The truth is these bankers made a business decision to write these loans and it had nothing to do with Bill Clinton. Your argument is totally invalid and has no merit. "
Totally agree. No Canadian banks are in trouble, because they chose to avoid the subprime market and all the complicated ('exotic') derivatives. Even CBS did a story on the Canadian banks quite recently:
http://www.cbsnews.com/stories/2009/04/18/eveningnews/main4954231.shtml?source=search_story
Bottom line: they adhered to fundamental Banking prudence and were not greedy for short term mega profits.
You know, (or maybe not) if you check financial rules a few decades back - say the 50's?
There were USURY LAWS that held that INTEREST charged in excess of I believe around 10 percent depending on the state was a JAILABLE offense.
That was broken by Delaware first where promptly all the credit card companies suddenly moved their headquarters. Not wanting to lose out on the banking GRAVY TRAIN North Dakota stepped up and DELETED their Usury laws to "attract business" and WALLAH!! The credit card banks NEW FRIEND was THAT SELLOUT STATE!

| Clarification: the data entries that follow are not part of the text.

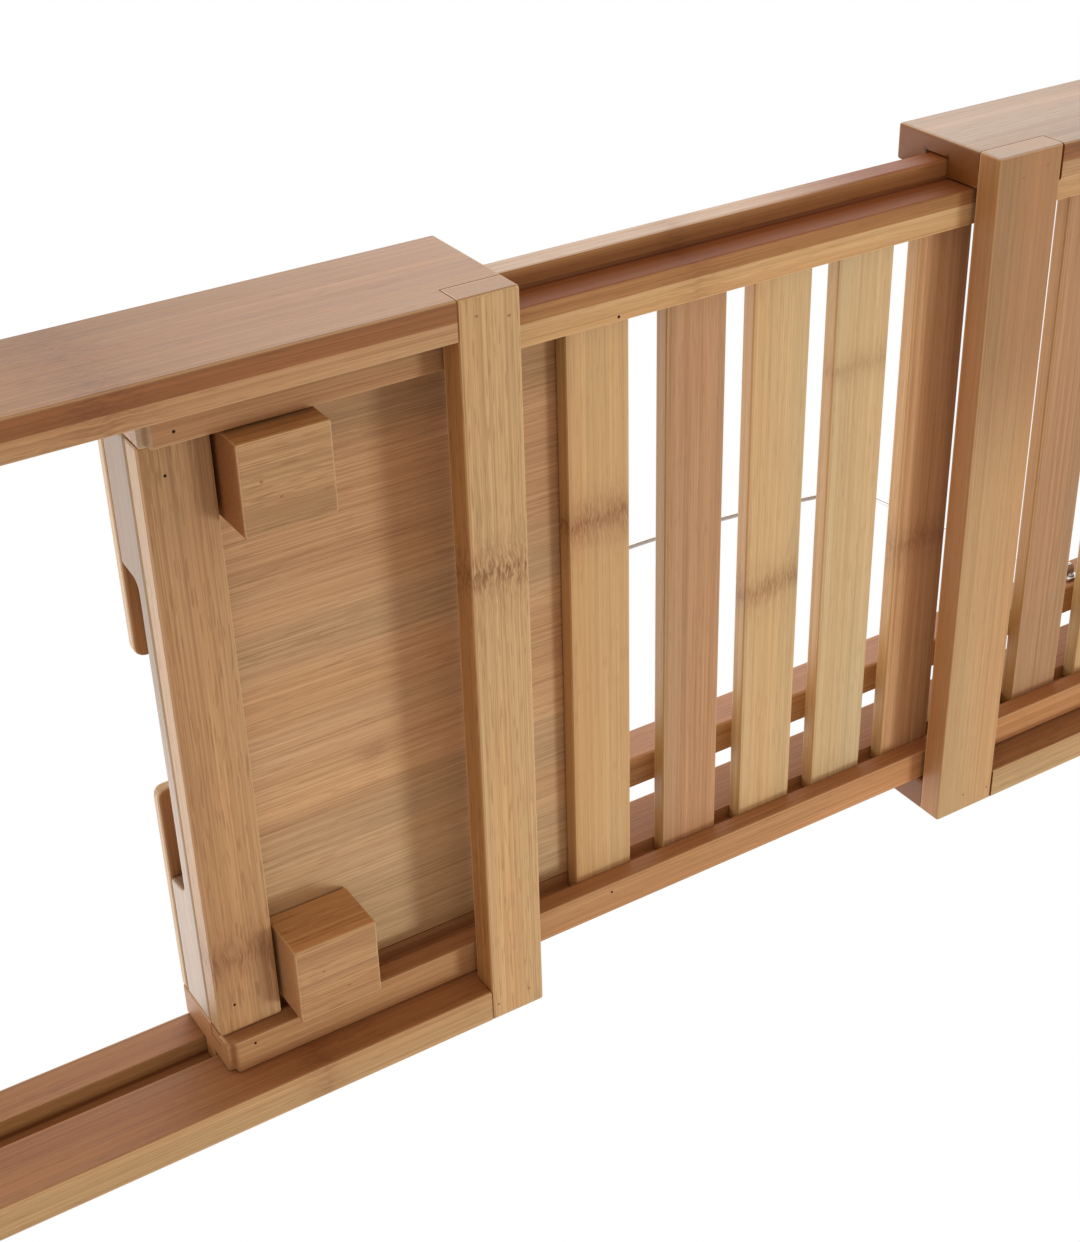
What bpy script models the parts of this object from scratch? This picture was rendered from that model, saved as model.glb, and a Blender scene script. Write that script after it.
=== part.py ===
"""Extending bath caddy in bamboo: a slatted tray that slides inside two end frames.

The tray's side rails carry a tongue that runs in a groove in the frames' rails. Blocks
under each end of the tray stop the frame's crossbar. A board at the tray's left end holds
a wine glass by its foot. A bar near the back makes the slot for a tablet, and a folding
wire hoop on it holds a book.

Metres, +Z up. +X runs along the bath rim to rim, -Y is the bather's side. The origin is
at the middle of the footprint, at the height of the surface that the caddy stands on.
"""

import math

import bmesh
import bpy
from mathutils import Vector

# Overall sizes
frame_width = 0.230
frame_height = 0.043
frame_length = 0.375
tray_length = 0.473

# Gap between glued or nailed faces, running clearance of the slide, reach of cutters
seat_gap = 0.0003
slide_gap = 0.0004
overrun = 0.004

# Softened edges, and the larger chamfer at the ends of the tray's rails
edge_round = 0.0008
edge_steps = 2
rail_end_chamfer = 0.0020

# Side rails of the frames and of the tray
frame_rail_thickness = 0.011
tray_rail_thickness = 0.011
tray_rail_bottom = 0.0106

# Tongue on the tray's rails and the groove it runs in
groove_bottom = 0.0214
groove_height = 0.0094
groove_depth = 0.0060
tongue_height = 0.0080
tongue_tip_gap = 0.0005

# Crossbar under each frame's inner end
left_crossbar_width = 0.0176
right_crossbar_width = 0.0240
crossbar_thickness = 0.0085

# End rail of each frame
end_rail_thickness = 0.011

# How far each frame covers the tray in the photographed pose
left_cover = 0.0970
right_cover = 0.2183

# Slats, the groove that they are housed in, and the thin panels above their level
slat_count = 8
slat_width = 0.0202
slat_thickness = 0.0056
slat_bottom = 0.0172
slat_gap = 0.0096
first_slat_gap = 0.0124
slat_seat_depth = 0.0045
panel_thickness = 0.0032
panel_lap = 0.0060

# Bottom bar and end board that close the tray at each end
end_bar_width = 0.0188
end_bar_bottom = 0.0150
end_board_thickness = 0.0095

# Stop blocks under the tray's ends
block_size = 0.0254
block_bottom = 0.0040
block_bar_gap = 0.0014
front_block_inset = 0.0010
back_block_inset = 0.0036

# Wine-glass board, its slot and the notch in the end board below it
glass_board_thickness = 0.0041
glass_board_length = 0.1090
slot_mouth_width = 0.0430
slot_mouth_depth = 0.0120
slot_taper_depth = 0.0230
slot_stem_width = 0.0140
slot_stem_length = 0.0340
slot_corner_radius = 0.0030
notch_width = 0.1015
notch_slant = 0.0010
notch_sill = 0.0056
notch_corner_radius = 0.0030

# Partitions across the tray
partition_thickness = 0.0090
partition_lip = 0.0040

# Book bar along the back of the tray
book_bar_width = 0.0108
book_bar_height = 0.0140
tablet_slot_width = 0.0173

# Folding wire hoop, a little right of the tray's middle, and the clips that hold its feet
wire_diameter = 0.0020
hoop_end_margin = 0.0176
hoop_shift = 0.0040
hoop_height = 0.1220
hoop_crown_radius = 0.3070
hoop_corner_radius = 0.0160
hoop_foot_bend_radius = 0.0040
hoop_foot_length = 0.0100
hoop_pivot_height = 0.0365
hoop_lean = math.radians(6.0)
clip_width = 0.0056
clip_thickness = 0.0008
clip_play = 0.0002
clip_flange = 0.0030
bend_steps = 5
crown_steps = 10
arc_steps = 8
smooth_angle = math.radians(40.0)

# Places that follow from the sizes above
half_width = frame_width / 2
tray_front = -half_width + frame_rail_thickness + slide_gap
tray_back = -tray_front
inner_front = tray_front + tray_rail_thickness
inner_back = -inner_front
slat_top = slat_bottom + slat_thickness
panel_bottom = slat_top + seat_gap
panel_top = panel_bottom + panel_thickness
end_bar_top = slat_top
glass_board_bottom = frame_height - glass_board_thickness
tongue_bottom = groove_bottom + seat_gap
tongue_length = slide_gap + groove_depth - tongue_tip_gap
book_bar_back = inner_back - tablet_slot_width
book_bar_front = book_bar_back - book_bar_width
book_bar_bottom = frame_height - book_bar_height
tray_middle = tray_length / 2
partition_near = glass_board_length + seat_gap - partition_lip
partition_far = partition_near + partition_thickness
hoop_width = tray_length - 2 * (partition_far + hoop_end_margin + hoop_foot_length)
hoop_middle = tray_middle + hoop_shift
left_frame_inner_end = left_cover
right_frame_inner_end = tray_length - right_cover
rest_left_end = left_frame_inner_end - frame_length
rest_right_end = right_frame_inner_end + frame_length
tray_origin_x = -(rest_left_end + rest_right_end) / 2
slat_field_length = slat_count * slat_width + (slat_count - 2) * slat_gap + first_slat_gap
slat_field_start = tray_middle - slat_field_length / 2
wire_radius = wire_diameter / 2
hoop_pivot_offset = (
    wire_radius / math.cos(hoop_lean)
    + (frame_height - hoop_pivot_height) * math.tan(hoop_lean)
    + seat_gap
)
hoop_pivot_y = book_bar_front - hoop_pivot_offset

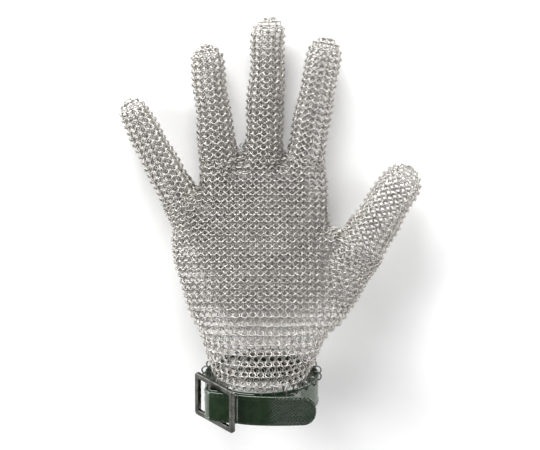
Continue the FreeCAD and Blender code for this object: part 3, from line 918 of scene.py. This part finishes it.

Of course, state by state USURY became the norm and RIPPING of the stupid with the "fine print" became the "American Way".
We did it to ourselves folks. Through GREED, STUPIDITY, short-sightedness and lack of foresight which our forefathers had by far more of than we do today.
We continue to fall for the "divide and conquer" tactics that the Multinational BANKSTERS.
As far as what to do about the National Debt - Here's an idea!
Since the Banksters think it's "fair" to use "bait and switch" tactics - let's DO THAT to the BAILOUT BANKS and USE THEIR "FAIR" PRACTICES ON THEM!
Great daydream there- the CEO and CFO opening that envelope from the US TREASURY with a TON of fine print and scratching their heads - then handing it over to the cadre of lawyers they keep on retainer.
The lawyers blanching white and telling the Banksters that it's a "standard notice" based on what THEY send out to THEIR suckers and after wallowing through all the legalese - they are being TOLD by the US TAXPAYER (THEIR LENDER) that their "teaser rate" of LESS THAN ONE PERCENT is now RETROACTIVELY RAISED to THIRTY PERCENT.....
Not likely but a GREAT turnabout is "fair play" fantasy!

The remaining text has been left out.